Greetings friends. I am new to buddhist medditative practice, new to this site.
Please undersand I have no conceptions of the vernacular.
I wish to relate a personal experience (as indescribable as the words are, I will attempt) and to receive your guidance.
13 years ago, I was 29 and 3 weeks from being married to my college girlfiend of 9 years, when she decided to break off the engagement. In the weeks that followed I had many deep meditative experiences. In one, which I still remember vividly, I let go of any judgments and effort of thoughts about "me", I had run out of tears and ego attachments. With feelings still present in my gut, constructions and concepts were released, and my mind was freed of thought. It was not a dream or a trance. My body was still, but I was not my body. My mind was still, and I was not my mind. My feelings remained, but they were not attached to mind. I felt a profound love and appreciation for the very gut feelings. The judments about them and their meanings were dropped. In this expereicence, I did not mark the passage of time, so I cannot tell you if I was lying still in empty mind for one hour or many hours.

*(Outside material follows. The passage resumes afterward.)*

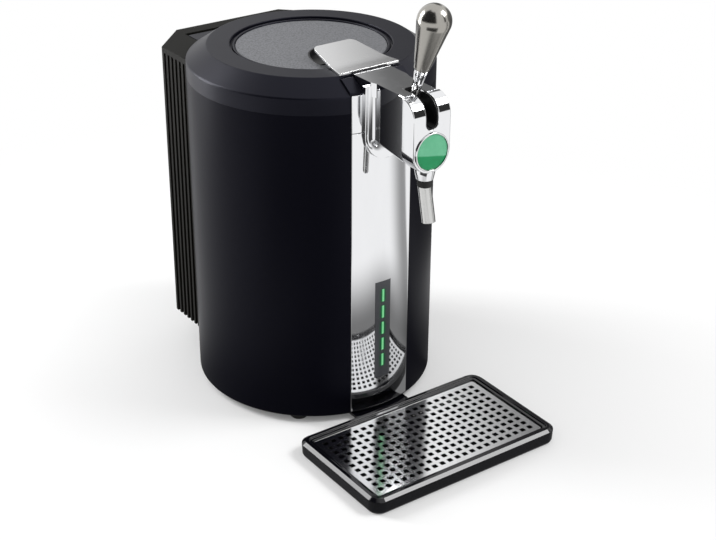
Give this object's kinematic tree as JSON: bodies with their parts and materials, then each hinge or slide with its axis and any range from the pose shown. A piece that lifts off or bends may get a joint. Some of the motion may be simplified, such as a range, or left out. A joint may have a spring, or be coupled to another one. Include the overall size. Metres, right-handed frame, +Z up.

When I rose, it was as if my perspective on life had shifted and the illusions of mental constructions were clear. I then began to experience myself in the world in an entirely different manner, and many illusions of thought and mind have been revealed. In particular, the relationship to emotions have been transformed and in a sense detached from prior constructed meanings. I have carried this new perspective and an emotional contentment for human capacity with me ever since.
I have read the teachings of Sri Ramana Maharshi and practiced self-enquiry and these resonated with my experience without formal instruction, and I have recently discovered the complimentary and beautiful teachings of the same truth of no self presented by Rinpoche Anam Thubten. These also resonate very deeply with me, and his words are so well tuned to my core truth of experience.
In a sense, I would like to understand what this transformative experience of mind is called in the buddhist vernacular. Also, my family now includes four young beautiful teachers now. And as they are growing through life, making choices and having experiences, I would like to find a place to introduce and educate them to the illusions and fundamental truths of our existence in a way that gets to the heart of the matter of being human, enjoying that human-ness within the oneness of all, and a practice of compassionate being.
Thank you for your time and thoughtful suggestions. I am pleased to provide clarification to the extent I can.